Given records:
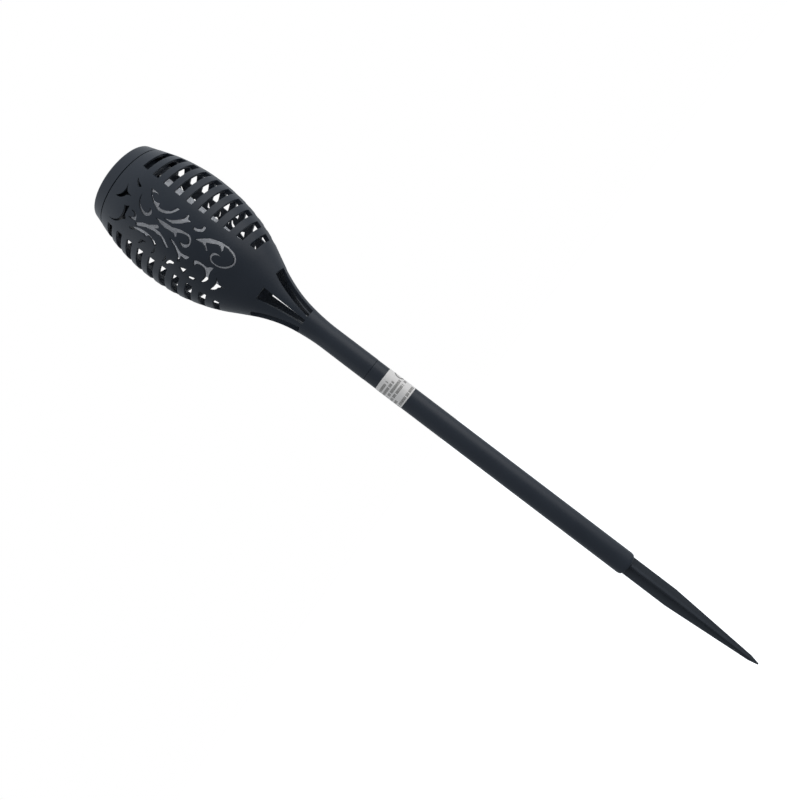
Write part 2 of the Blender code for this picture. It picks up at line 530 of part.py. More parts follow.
def build():
    clear_scene()
    paints = {
        "charcoal": material("charcoal_plastic", (0.035, 0.039, 0.046), 0.42),
        "housing": material("housing_plastic", (0.012, 0.013, 0.015), 0.35),
        "frosted": material("frosted_plastic", (0.62, 0.64, 0.66), 0.55, alpha=0.85),
        "solar": material("solar_laminate", (0.01, 0.014, 0.05), 0.12),
        "foam": material("foam_pad", (0.7, 0.7, 0.68), 0.9),
        "rubber": material("seal_rubber", (0.01, 0.01, 0.01), 0.7),
        "paper": material("label_paper", (0.4, 0.4, 0.39), 0.6),
        "steel": material("screw_steel", (0.55, 0.55, 0.56), 0.3, 1.0),
        "cell": material("cell_wrap", (0.1, 0.3, 0.12), 0.35),
        "board": material("circuit_board", (0.02, 0.12, 0.05), 0.45),
        "chip": material("component_black", (0.02, 0.02, 0.02), 0.5),
        "led": material("led_amber", (0.9, 0.55, 0.1), 0.3),
        "knob": material("knob_plastic", (0.6, 0.6, 0.6), 0.45),
        "red": material("wire_red", (0.5, 0.02, 0.02), 0.45),
        "black": material("wire_black", (0.01, 0.01, 0.01), 0.45),
    }
    stake_body = empty("stake_body")
    pole_body = empty("pole_body", stake_body)
    head_body = empty("head_body", pole_body)
    seal_body = empty("seal_body", head_body)
    lamp_body = empty("lamp_body", seal_body)
    switch_body = empty("switch_slide", lamp_body)

    ground_stake(paints["charcoal"], stake_body)
    pole(paints["charcoal"], paints["paper"], pole_body)
    shell_half("head_shell_front", paints["charcoal"], head_body, 0)
    shell_half("head_shell_rear", paints["charcoal"], head_body, 180)
    seal_ring(paints["rubber"], seal_body)
    cap(paints["charcoal"], lamp_body)
    solar_panel(paints["solar"], paints["foam"], lamp_body)
    lamp_housing(paints["housing"], lamp_body)
    housing_screws(paints["steel"], lamp_body)
    diffuser(paints["frosted"], lamp_body)
    battery(paints["cell"], paints["steel"], lamp_body)
    control_board(paints, lamp_body)
    led_board(paints, lamp_body)
    slide_switch(paints, lamp_body, switch_body)


build()
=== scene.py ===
"""Looks of the solar tiki torch: fine meshes, procedural finishes, a pale studio and the camera.

Shapes are drawn in millimetres and become metres in piece(). Azimuths are in degrees, counted from -Y,
where the front scroll panel is, towards +X.
"""
import math

import bmesh
import bpy
from mathutils import Matrix, Vector


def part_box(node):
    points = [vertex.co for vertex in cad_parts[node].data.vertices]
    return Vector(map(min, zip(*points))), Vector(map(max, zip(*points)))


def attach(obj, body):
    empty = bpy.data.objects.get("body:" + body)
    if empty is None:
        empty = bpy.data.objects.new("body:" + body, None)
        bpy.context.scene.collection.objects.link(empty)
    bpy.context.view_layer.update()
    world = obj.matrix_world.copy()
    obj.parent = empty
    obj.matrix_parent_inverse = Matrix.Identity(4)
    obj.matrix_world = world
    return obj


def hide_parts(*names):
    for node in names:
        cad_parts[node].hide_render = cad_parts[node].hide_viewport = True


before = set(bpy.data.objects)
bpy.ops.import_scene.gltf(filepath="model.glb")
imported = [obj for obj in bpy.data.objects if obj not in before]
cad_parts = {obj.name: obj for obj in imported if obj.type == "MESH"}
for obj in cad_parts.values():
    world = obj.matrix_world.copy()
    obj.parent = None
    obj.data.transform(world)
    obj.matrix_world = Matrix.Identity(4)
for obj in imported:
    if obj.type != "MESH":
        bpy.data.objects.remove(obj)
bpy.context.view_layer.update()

MM = 0.001


# ---------------------------------------------------------------- sizes, from the frame

def corners(node):
    """A CAD node's lowest and highest corners, in millimetres."""
    low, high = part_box(node)
    return low / MM, high / MM


def middle(node):
    low, high = corners(node)
    return (low + high) / 2


SHELL_LOW, SHELL_TOP = corners("head_shell_front")[0].z, corners("head_shell_front")[1].z
POLE_TOP, POLE_R = corners("pole_tube")[1].z, corners("pole_tube")[1].x
CAP_TOP, CAP_R = corners("cap")[1].z, corners("cap")[1].x
HOUSING_R = corners("lamp_housing")[1].x
HOUSING_TOP = corners("lamp_housing")[1].z
COLLAR_LOW = corners("lamp_housing")[0].z
DIFFUSER_LOW, DIFFUSER_TOP = corners("diffuser")[0].z, corners("diffuser")[1].z
DIFFUSER_R = corners("diffuser")[1].x
STAKE_TIP, PLUG_TOP = corners("ground_stake")[0].z, corners("ground_stake")[1].z
PANEL_HALF = corners("solar_panel")[1].x
PANEL_LOW, PANEL_TOP = corners("solar_panel")[0].z, corners("solar_panel")[1].z
SEAL_LOW, SEAL_TOP = corners("seal_ring")[0].z, corners("seal_ring")[1].z
LABEL_LOW, LABEL_TOP = corners("pole_label")[0].z, corners("pole_label")[1].z

# ---------------------------------------------------------------- the shell's design

WALL, NECK_WALL = 2.0, 3.9    # the wall grows from the one to the other over the flare
STRUT_WALL, STRUT_DEG = 3.4, (81.5, 84.0)    # and towards the parting plane, between these azimuths
FLARE_TOP, FLARE_LOW = 292.0, 246.0
EDGE_ROUND = 0.22
PARTING = 0.05                # half of the gap between the two half shells
NECK_LOW, SHOULDER = 208.85, 0.3
SPIGOT_R, SPIGOT_WALL = 5.9, 1.5
FLAT_R = 36.0                 # the radius at which the shell is drawn flat
COLUMN_DEG, ROW_TALL = 2.5, 2.2
SHELL_OUTLINE = [(209, 8.1), (246, 8.1), (262, 9.5), (274, 12.0), (286, 16.3), (298, 22.3), (309, 28.0),
                 (321, 32.8), (336, 36.7), (349, 38.4), (360, 38.8), (371, 38.2), (387, 35.4), (403, 30.3)]

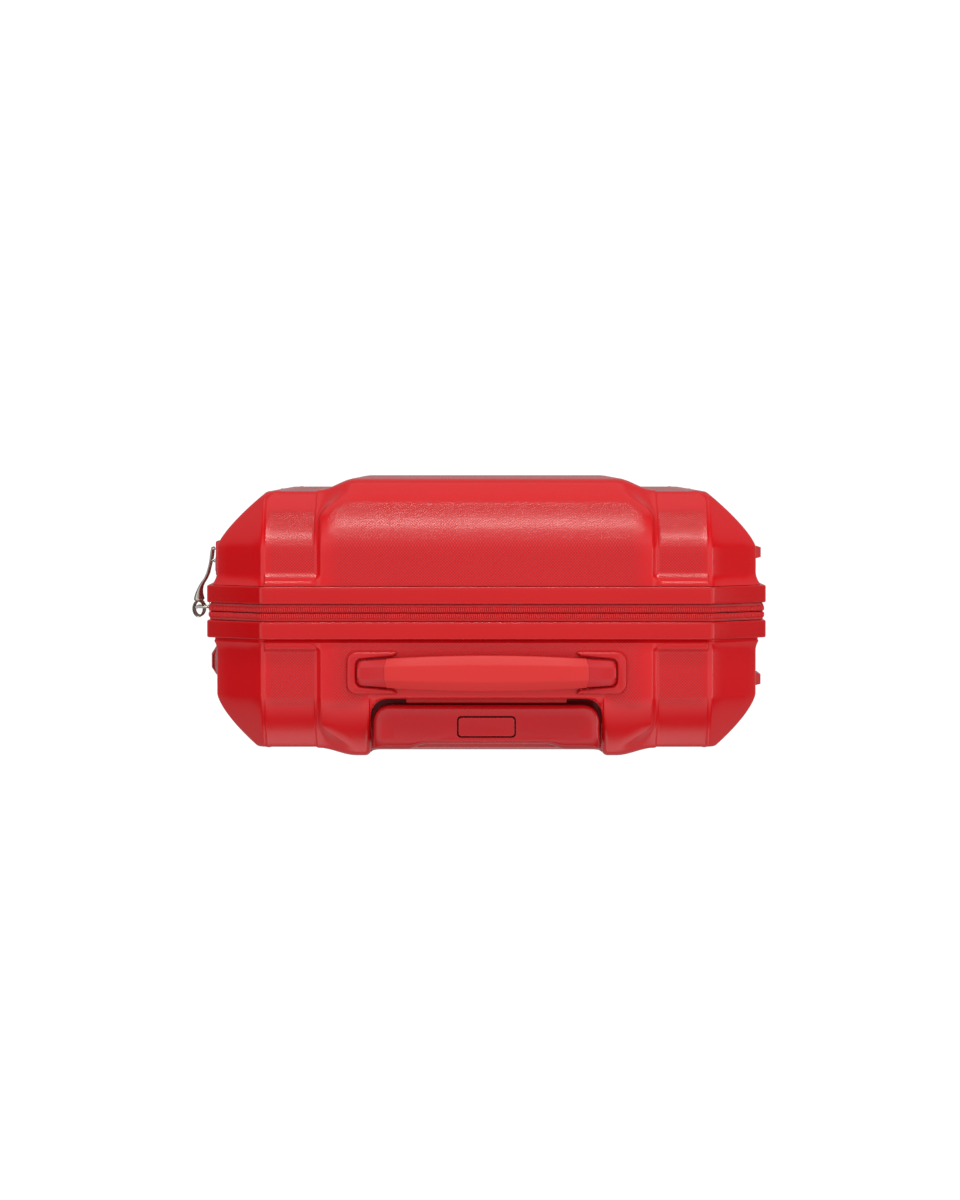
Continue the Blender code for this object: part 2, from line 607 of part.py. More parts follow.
def make_caster(word, side_x, side_y, case_parent):
    x, y = side_x * CASTER_X, side_y * CASTER_Y
    axle_y = y + TRAIL
    swivel = empty("caster_swivel_" + word, (x, y, PAD_BOTTOM), case_parent)
    crown = [(0.0195, 0.0507), (0.0210, 0.0520), (0.0210, 0.0540)]
    fork = turned("caster_fork_" + word, "Z", (x, y), crown, 28)
    combine(fork, turned("pin", "Z", (x, y), [(0.0040, 0.0530), (0.0040, 0.0705)], 16), "UNION")
    web = [(-0.0100, 0.0515), (-0.0065, 0.0360), (0.0060, 0.0215), (0.0110, 0.0165), (0.0190, 0.0165),
           (0.0240, 0.0215), (0.0270, 0.0400), (0.0260, 0.0515)]
    combine(fork, prism("web", [(y + a, b) for a, b in web], "X", x - FORK_W / 2, x + FORK_W / 2), "UNION")
    hood = arc((axle_y, WHEEL_R), 0.0280, 28, 152, 10) + arc((axle_y, WHEEL_R), 0.0261, 152, 28, 10)
    combine(fork, prism("hood", hood, "X", x - 0.0133, x + 0.0133), "UNION")
    bore = turned("bore", "X", (axle_y, WHEEL_R), [(0.0028, x - 0.02), (0.0028, x + 0.02)], 16)
    combine(fork, bore, "DIFFERENCE")
    finish(fork, "trim", swivel)
    rod = [(0.0025, x - 0.0132), (0.0025, x + 0.0132)]
    axle = turned("caster_axle_" + word, "X", (axle_y, WHEEL_R), rod, 12)
    finish(axle, "steel", swivel)
    inner = FORK_W / 2 + 0.0004
    profile = [(0.0028, 0.0), (0.0215, 0.0), (0.0236, 0.0008), (WHEEL_R, 0.0026), (WHEEL_R, WHEEL_W - 0.0026),
               (0.0236, WHEEL_W - 0.0008), (0.0190, WHEEL_W), (0.0028, WHEEL_W)]
    for side, tag in ((-1, "a"), (1, "b")):
        rings = [(r, x + side * (inner + h)) for r, h in profile]
        finish(turned("wheel_%s_%s" % (word, tag), "X", (axle_y, WHEEL_R), rings, 24, ring=True), "tyre",
               swivel, (x, axle_y, WHEEL_R))


def main():
    clear_scene()
    base = empty("case_frame", (0.0, 0.0, 0.0))
    bpy.data.objects[base].location = (CASE_X, CASE_Y, 0.0)
    hinge = empty("front_case_hinge", (HINGE_X, 0.0, CENTRE_Z), base)
    empty("trolley_stage_1", (0.0, TUBE_Y, 0.499), base)
    empty("trolley_stage_2", (0.0, TUBE_Y, GRIP_BOTTOM), "trolley_stage_1")
    empty("trolley_button", (0.0, TUBE_Y, 0.5275), "trolley_stage_2")
    empty("top_handle_lift", (0.0, HANDLE_Y, TOP_BASE), base)
    empty("side_handle_lift", (SIDE_BASE, HANDLE_Y, CENTRE_Z), base)
    empty("lock_release", (LOCK_FACE, DIAL_Y, LOCK_Z + 0.030), hinge)
    make_front_shell()
    make_rear_shell()
    make_rims()
    make_handle_cup()
    make_trolley()
    make_carry_handles()
    make_lock()
    for word, z in (("upper", LOCK_Z + 0.009), ("lower", LOCK_Z - 0.009)):
        slide = empty("zip_slider_%s_slide" % word, (0.1975, 0.0, z), hinge)
        empty("zip_pull_%s_pivot" % word, (PIN_X, PIN_Y, z), slide)
        make_zip_slider(word, z)
    for case, y, parent in (("front", -0.039, hinge), ("rear", 0.0535, base)):
        make_foot("foot_%s_upper" % case, y, 0.343, 0.393, parent)
        make_foot("foot_%s_lower" % case, y, 0.199, 0.249, parent)
    make_lining()
    make_straps()
    for spec, case, parent in ((FRONT, "front", hinge), (REAR, "rear", base)):
        for side_x, word in ((-1, "left"), (1, "right")):
            tag = "%s_%s" % (case, word)
            make_caster_guard("caster_guard_" + tag, spec, side_x, parent)
            make_caster(tag, side_x, spec["side"], parent)


main()
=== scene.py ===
"""Looks of the hard shell cabin suitcase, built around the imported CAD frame.

Pieces are worked out in the case's own frame, whose X = 0 is the middle of the case, and are
moved to the part's frame when they are made. Metres, +Z up, front shell towards -Y.
"""
from math import atan, cos, hypot, pi, radians, sin, sqrt
from types import SimpleNamespace

import bmesh
import bpy
from mathutils import Matrix, Vector, noise


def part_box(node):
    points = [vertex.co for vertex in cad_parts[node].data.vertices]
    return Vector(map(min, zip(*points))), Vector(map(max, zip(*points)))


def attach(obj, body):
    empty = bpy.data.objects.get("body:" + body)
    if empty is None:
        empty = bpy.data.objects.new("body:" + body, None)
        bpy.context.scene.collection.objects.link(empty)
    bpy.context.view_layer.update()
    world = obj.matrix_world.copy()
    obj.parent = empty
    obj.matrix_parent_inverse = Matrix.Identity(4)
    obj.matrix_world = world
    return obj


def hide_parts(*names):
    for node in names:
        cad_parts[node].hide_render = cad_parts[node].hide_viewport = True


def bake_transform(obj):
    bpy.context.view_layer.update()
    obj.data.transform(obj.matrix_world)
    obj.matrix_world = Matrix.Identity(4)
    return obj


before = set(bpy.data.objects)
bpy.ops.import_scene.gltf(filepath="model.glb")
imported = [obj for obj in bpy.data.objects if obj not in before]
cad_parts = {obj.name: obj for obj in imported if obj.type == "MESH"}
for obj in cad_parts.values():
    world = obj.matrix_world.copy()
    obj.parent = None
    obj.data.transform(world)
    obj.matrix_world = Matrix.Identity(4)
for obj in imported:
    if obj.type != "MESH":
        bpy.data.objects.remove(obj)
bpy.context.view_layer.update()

# ---- places and sizes read from the frame --------------------------------------------
RIM_LO, RIM_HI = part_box("rear_rim")
CASE_X = (RIM_LO[0] + RIM_HI[0]) / 2
CENTRE_Z = (RIM_LO[2] + RIM_HI[2]) / 2
RIM_HALF_W = (RIM_HI[0] - RIM_LO[0]) / 2
RIM_HALF_H = (RIM_HI[2] - RIM_LO[2]) / 2
RIM_START = 0.0062
CASE_Y = RIM_LO[1] - RIM_START

# ---- the form of the case, as in the CAD model ---------------------------------------
RIM_LEG, RIM_RADIUS = 0.0395, 0.0045
RIM_END, RIM_TONGUE = 0.0184, 0.0238
SHELL_STEP = 0.007
SHELL_HALF_W, SHELL_HALF_H = RIM_HALF_W - SHELL_STEP, RIM_HALF_H - SHELL_STEP
SHELL_LEG, LEG_LOSS = 0.033, 1.0
SHELL_EDGE, WALL = 0.0187, 0.0028
BAND_RISE, TRAY_STEP, LIP_RISE = 0.0045, 0.0024, 0.0036
CREASE_R = 0.0038
FACE_INSET = 0.0048
GRAIN_PITCH = 0.0021
SCOOP_DEPTH = 0.0058
BAND_WIDENS = 0.45
CUP_HALF, CUP_FRONT, CUP_FLOOR, CUP_REAR = 0.0808, 0.0594, 0.4977, 0.095
BAND_TOP, BAND_FOOT = (0.1146, 0.0915), (0.1186, 0.118)
FRONT = SimpleNamespace(word="front", side=-1, start=0.045, end=0.0832, drop=0.034, power=1.35, face=0.0845,
                        band=0.009, smooth=0.068)
REAR = SimpleNamespace(word="rear", side=1, start=0.058, end=0.094, drop=0.0273, power=1.45, face=0.0955,
                       band=0.006, smooth=0.062)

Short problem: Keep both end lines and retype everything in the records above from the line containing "Continue the Blender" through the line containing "swivel, (x, axle_y, WHEEL_R))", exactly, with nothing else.

Full output:
Continue the Blender code for this object: part 2, from line 607 of part.py. More parts follow.
def make_caster(word, side_x, side_y, case_parent):
    x, y = side_x * CASTER_X, side_y * CASTER_Y
    axle_y = y + TRAIL
    swivel = empty("caster_swivel_" + word, (x, y, PAD_BOTTOM), case_parent)
    crown = [(0.0195, 0.0507), (0.0210, 0.0520), (0.0210, 0.0540)]
    fork = turned("caster_fork_" + word, "Z", (x, y), crown, 28)
    combine(fork, turned("pin", "Z", (x, y), [(0.0040, 0.0530), (0.0040, 0.0705)], 16), "UNION")
    web = [(-0.0100, 0.0515), (-0.0065, 0.0360), (0.0060, 0.0215), (0.0110, 0.0165), (0.0190, 0.0165),
           (0.0240, 0.0215), (0.0270, 0.0400), (0.0260, 0.0515)]
    combine(fork, prism("web", [(y + a, b) for a, b in web], "X", x - FORK_W / 2, x + FORK_W / 2), "UNION")
    hood = arc((axle_y, WHEEL_R), 0.0280, 28, 152, 10) + arc((axle_y, WHEEL_R), 0.0261, 152, 28, 10)
    combine(fork, prism("hood", hood, "X", x - 0.0133, x + 0.0133), "UNION")
    bore = turned("bore", "X", (axle_y, WHEEL_R), [(0.0028, x - 0.02), (0.0028, x + 0.02)], 16)
    combine(fork, bore, "DIFFERENCE")
    finish(fork, "trim", swivel)
    rod = [(0.0025, x - 0.0132), (0.0025, x + 0.0132)]
    axle = turned("caster_axle_" + word, "X", (axle_y, WHEEL_R), rod, 12)
    finish(axle, "steel", swivel)
    inner = FORK_W / 2 + 0.0004
    profile = [(0.0028, 0.0), (0.0215, 0.0), (0.0236, 0.0008), (WHEEL_R, 0.0026), (WHEEL_R, WHEEL_W - 0.0026),
               (0.0236, WHEEL_W - 0.0008), (0.0190, WHEEL_W), (0.0028, WHEEL_W)]
    for side, tag in ((-1, "a"), (1, "b")):
        rings = [(r, x + side * (inner + h)) for r, h in profile]
        finish(turned("wheel_%s_%s" % (word, tag), "X", (axle_y, WHEEL_R), rings, 24, ring=True), "tyre",
               swivel, (x, axle_y, WHEEL_R))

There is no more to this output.